Friday, May 6, 2011

The Many Drivers Who Bring Me Rage

Yesterday's commute was one of my all time worst, taking an hour and a half to get from Fairfax to DC. There was no bad weather, no accidents, major construction, or anything that might explain the delay--but plenty of jerkwads on the road, each of whom deserves to be infinitely poked with a stick in hell:

1) The jerk in the minivan who didn't want to let me in front of him at the merge on I-66. Hey, I realize you drive a minivan so your life is basically over. Please do the honorable thing (the Japanese call it "seppuku") and don't take your walking dead jerkiness out on me. The traffic was at an unexplained standstill anyway, you would only have saved yourself about ten feet.

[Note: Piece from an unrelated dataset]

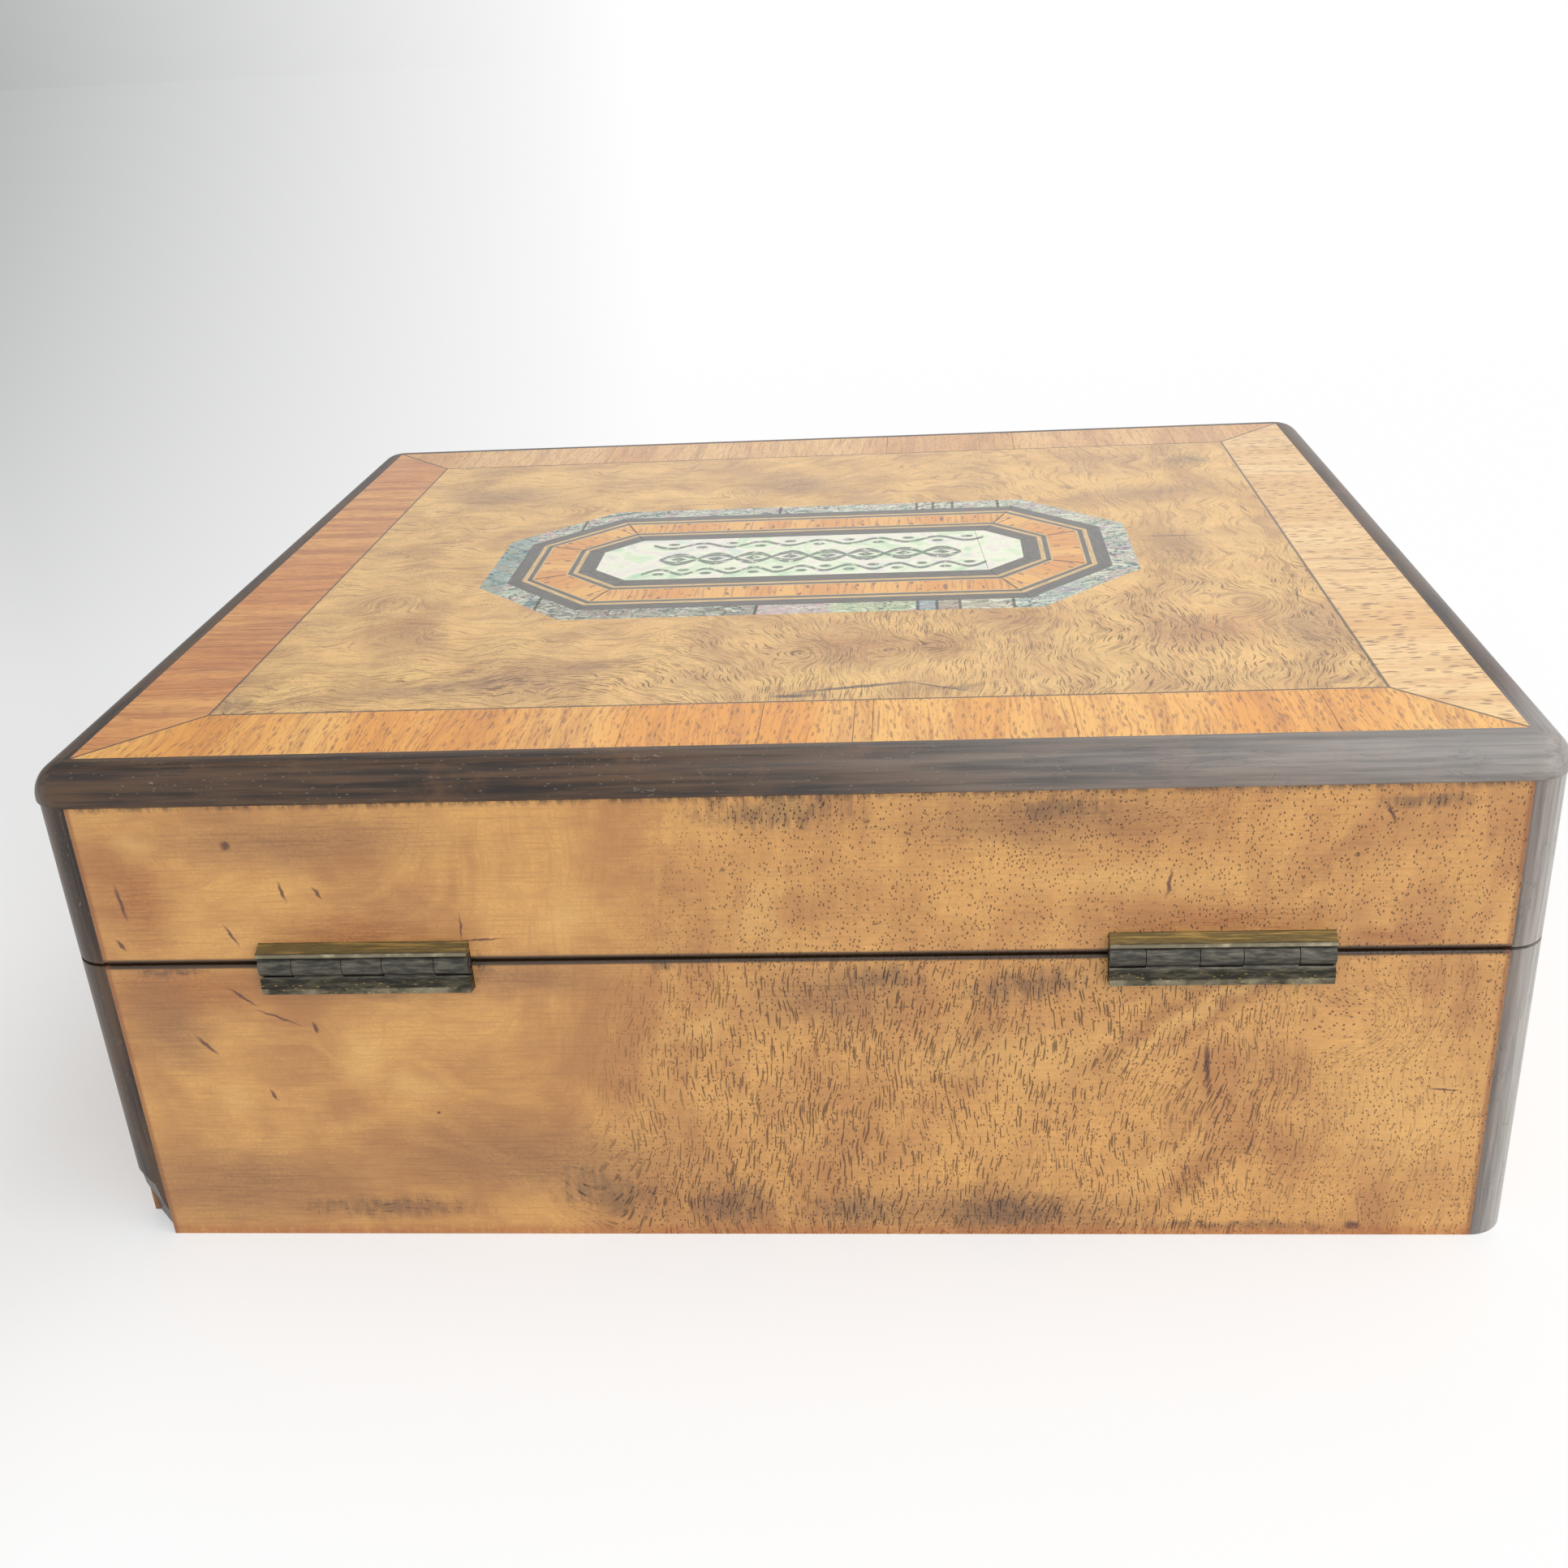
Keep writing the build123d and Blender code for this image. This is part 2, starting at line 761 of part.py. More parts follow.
with BuildPart() as rounded_lid:
    block(
        (-half_width - moulding_proud, half_width + moulding_proud),
        (-half_depth - moulding_proud, half_depth + moulding_proud),
        (moulding_bottom, box_height),
    )
    fillet(rounded_lid.edges().filter_by(Axis.Z), bead_size + moulding_proud)
    chamfer(rounded_lid.faces().sort_by(Axis.Z)[0].edges(), moulding_lip)
    fillet(rounded_lid.faces().sort_by(Axis.Z)[-1].edges(), moulding_round)

for side in sides:
    with BuildPart() as moulding:
        mitred_strip(side, -moulding_proud, moulding_size, (moulding_bottom, box_height))
        add(rounded_lid.part, mode=Mode.INTERSECT)
    save(moulding, "lid_moulding_" + side)

band_inset = moulding_size + crossband_width
for side in sides:
    with BuildPart() as crossband:
        mitred_strip(side, moulding_size, band_inset, (veneer_bed, box_height))
        for at in long_band_joints if side in ("front", "back") else short_band_joints:
            if side in ("front", "back"):
                block(
                    (at - glue_line / 2, at + glue_line / 2),
                    from_face(half_depth, band_inset + 1, sides[side]),
                    (veneer_bed, box_height),
                    mode=Mode.SUBTRACT,
                )
            else:
                block(
                    from_face(half_width, band_inset + 1, sides[side]),
                    (at - glue_line / 2, at + glue_line / 2),
                    (veneer_bed, box_height),
                    mode=Mode.SUBTRACT,
                )
    save(crossband, "crossband_" + side)


# Inlay: every outline is the plaque's octagon, grown by an even width
def octagon(grow):
    x = plaque_length / 2 + grow
    y = plaque_width / 2 + grow
    c = plaque_corner + grow * (2 - math.sqrt(2))
    quarter = [(x, y - c), (x - c, y)]
    points = quarter + [(-px, py) for px, py in reversed(quarter)]
    points += [(-px, -py) for px, py in quarter]
    points += [(px, -py) for px, py in reversed(quarter)]
    return [(px, py + inlay_shift) for px, py in points]


def octagon_band(inner, width):
    with BuildSketch(Plane.XY.offset(veneer_bed)) as band:
        with BuildLine():
            Polyline(*octagon(inner + width), close=True)
        make_face()
        with BuildLine():
            Polyline(*octagon(inner), close=True)
        make_face(mode=Mode.SUBTRACT)
    extrude(band.sketch, amount=veneer_thickness)


def cut_joint(at, angle, length):
    # A joint line through a point, along an angle in degrees from X
    with BuildSketch(Plane.XY.offset(veneer_bed)) as joint:
        with Locations(Location((at[0], at[1], 0), (0, 0, angle))):
            Rectangle(length, glue_line)
    extrude(joint.sketch, amount=veneer_thickness, mode=Mode.SUBTRACT)


def cut_mitres(inner, width):
    # A joint at each of the band's eight corners
    for low, high in zip(octagon(inner), octagon(inner + width)):
        run = (high[0] - low[0], high[1] - low[1])
        middle = ((high[0] + low[0]) / 2, (high[1] + low[1]) / 2)
        angle = math.degrees(math.atan2(run[1], run[0]))
        cut_joint(middle, angle, math.hypot(*run) + 2 * glue_line)


band_starts = {}
reach = 0.0
for band, width in (
    ("inner_ebony", inner_ebony_width),
    ("inner_box", box_line_width),
    ("inner_line", ebony_line_width),
    ("inner_fine", fine_line_width),
    ("kingwood", kingwood_width),
    ("outer_fine", fine_line_width),
    ("outer_line", ebony_line_width),
    ("outer_box", box_line_width),
    ("outer_ebony", outer_ebony_width),
    ("shell", shell_width),
):
    band_starts[band] = (reach, width)
    reach += width
inlay_grow = reach

with BuildPart() as pearl_plaque:
    with BuildSketch(Plane.XY.offset(veneer_bed)):
        with BuildLine():
            Polyline(*octagon(0), close=True)
        make_face()
    extrude(amount=veneer_thickness)
    cut_joint(
        (plaque_crack_x, inlay_shift), 90 + plaque_crack_tilt, plaque_width + 4
    )
save(pearl_plaque, "inlay_pearl_plaque")

for label, bands in {
    "inlay_inner_ebony_band": ("inner_ebony",),
    "inlay_outer_ebony_band": ("outer_ebony",),
    "inlay_boxwood_lines": ("inner_box", "inner_fine", "outer_fine", "outer_box"),
    "inlay_ebony_lines": ("inner_line", "outer_line"),
    "inlay_kingwood_band": ("kingwood",),
}.items():
    with BuildPart() as inlay_band:
        for band in bands:
            octagon_band(*band_starts[band])
        for band in bands:
            cut_mitres(*band_starts[band])
    save(inlay_band, label)

with BuildPart() as shell_border:
    octagon_band(*band_starts["shell"])
    cut_mitres(*band_starts["shell"])
    for x, y, angle in shell_joints:
        cut_joint((x, y + inlay_shift), angle, 2 * shell_width)
save(shell_border, "inlay_shell_border")

panel_x = half_width - band_inset
panel_y = half_depth - band_inset
with BuildPart() as panel_veneer:
    block((-panel_x, panel_x), (-panel_y, panel_y), (veneer_bed, box_height))
    with BuildSketch(Plane.XY.offset(veneer_bed)):
        with BuildLine():
            Polyline(*octagon(inlay_grow), close=True)
        make_face()
    extrude(amount=veneer_thickness, mode=Mode.SUBTRACT)
save(panel_veneer, "lid_panel_veneer")


# Linings: four silk-covered cards in the base and four in the lid, and a pad in each
def wall_linings(z_range):
    for sign in (-1, 1):
        block(
            (-inside_x, inside_x),
            from_face(inside_y, lining_thickness, sign),
            z_range,
        )


def end_linings(z_range):
    room = inside_y - lining_thickness - lining_fit
    for sign in (-1, 1):
        block(from_face(inside_x, lining_thickness, sign), (-room, room), z_range)


base_lining_span = (bottom_thickness, base_height - lining_drop)
lid_lining_span = (lid_rim + lining_drop, top_underside)
with BuildPart() as base_linings:
    wall_linings(base_lining_span)
    end_linings(base_lining_span)
    block(
        (-lock_width / 2 - lining_lock_room, lock_width / 2 + lining_lock_room),
        (-inside_y, -inside_y + lining_thickness),
        (base_height - lock_height - lining_lock_room, base_height),
        mode=Mode.SUBTRACT,
    )
save(base_linings, "base_wall_linings")

with BuildPart() as lid_linings:
    wall_linings(lid_lining_span)
    end_linings(lid_lining_span)
save(lid_linings, "lid_wall_linings")

pad_x = inside_x - lining_thickness - pad_clearance
pad_y = inside_y - lining_thickness - pad_clearance
with BuildPart() as floor_pad:
    pad_top = bottom_thickness + floor_pad_thickness
    block((-pad_x, pad_x), (-pad_y, pad_y), (bottom_thickness, pad_top))
    fillet(floor_pad.edges().filter_by(Axis.Z), pad_rounding)
    fillet(floor_pad.faces().sort_by(Axis.Z)[-1].edges(), pad_rounding)
save(floor_pad, "base_floor_pad")

with BuildPart() as lid_pad:
    block((-pad_x, pad_x), (-pad_y, pad_y), (top_underside - lid_pad_thickness, top_underside))
    fillet(lid_pad.edges().filter_by(Axis.Z), pad_rounding)
    fillet(lid_pad.faces().sort_by(Axis.Z)[0].edges(), pad_rounding)
save(lid_pad, "lid_pad")
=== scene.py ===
import math
import bpy
from mathutils import Matrix, Vector, noise


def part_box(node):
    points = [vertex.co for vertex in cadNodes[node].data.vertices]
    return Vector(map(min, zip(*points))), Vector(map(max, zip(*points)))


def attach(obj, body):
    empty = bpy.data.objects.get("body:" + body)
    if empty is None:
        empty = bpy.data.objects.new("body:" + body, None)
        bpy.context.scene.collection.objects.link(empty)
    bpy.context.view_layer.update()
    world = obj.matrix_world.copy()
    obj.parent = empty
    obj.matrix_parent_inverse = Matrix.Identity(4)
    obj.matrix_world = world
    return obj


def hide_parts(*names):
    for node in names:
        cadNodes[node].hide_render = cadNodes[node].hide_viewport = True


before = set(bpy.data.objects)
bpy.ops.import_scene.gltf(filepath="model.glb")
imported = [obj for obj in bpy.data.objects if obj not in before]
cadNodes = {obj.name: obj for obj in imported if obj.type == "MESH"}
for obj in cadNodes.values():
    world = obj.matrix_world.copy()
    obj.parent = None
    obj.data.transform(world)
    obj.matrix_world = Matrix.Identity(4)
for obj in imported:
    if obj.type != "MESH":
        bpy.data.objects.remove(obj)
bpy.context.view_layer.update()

mm = 0.001
perMm = 1000.0


# A shader socket that can be used in plain sums
class Wire:
    def __init__(self, nodes, socket):
        self.nodes = nodes
        self.socket = socket

    def __add__(self, other):
        return self.nodes.maths("ADD", self, other)

    __radd__ = __add__

    def __sub__(self, other):
        return self.nodes.maths("SUBTRACT", self, other)

    def __rsub__(self, other):
        return self.nodes.maths("SUBTRACT", other, self)

    def __mul__(self, other):
        return self.nodes.maths("MULTIPLY", self, other)

    __rmul__ = __mul__

    def __truediv__(self, other):
        return self.nodes.maths("DIVIDE", self, other)

    def __abs__(self):
        return self.nodes.maths("ABSOLUTE", self)

    def sine(self):
        return self.nodes.maths("SINE", self)

    def most(self, *others):
        result = self
        for other in others:
            result = self.nodes.maths("MAXIMUM", result, other)
        return result

    def least(self, other):
        return self.nodes.maths("MINIMUM", self, other)

    # 0 below low, 1 above high, with soft ends
    def rise(self, low, high):
        settings = {"interpolation_type": "SMOOTHSTEP"}
        return self.nodes.wire("ShaderNodeMapRange", settings, {0: self, 1: low, 2: high})

    def fall(self, low, high):
        return 1 - self.rise(low, high)

    # Distance to the nearest of the points that repeat at every step
    def repeat(self, step, start=0.0):
        return abs(self.nodes.maths("PINGPONG", self - start, step / 2))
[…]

2) The people who waited to merge onto the beltway until the last possible second, so they had to cut in front of a half-mile worth of traffic that was patiently waiting their turn in the exit lane. Yes, you all deserve to be fed alive to ants. You can see a long line of us backed up to use the exit, but you still shoot ahead to merge, calculating that someone will let you in, and knowing that you're too damn important to wait on a line. You are also creating a hazard for the regular lanes on 66, because now other drivers have to swerve around you as you wait to merge late into our lane. Seriously, your gene pool is a septic tank and unfortunately evolution hasn't finished off your putrid lineage. Die quickly for the sake of mankind.

3) The prison bus that cut me off on Maine Avenue, causing me to miss my green light. I don't normally wish on anyone to be brutally murdered by their passengers, but let's just say in the event of a prison bus riot I won't be dialing 911. I'll be dialing 9-1-FUN. Which doesn't make any sense, but I am hopping mad.

4) The lovely lady on G street who pulled out in front of me to do a K-turn, forcing me to nearly t-bone her and of course miss my green light. May all your wart problems be permanent. (I can't actually wish cancer on anyone, so that'll have to do). Or may the next driver you encounter have a weaker brake system and slower reflexes.

5) To the jerk in front of me in an SUV with Obama stickers. I sort of hope Obama raises gas taxes just so you can cry in your irony. (Yes, it's not really irony, but this driver was a tool). You weren't really worse than the other drivers, but your erratic stops and starts made the traffic jam extra challenging. May all your dreams go unfulfilled.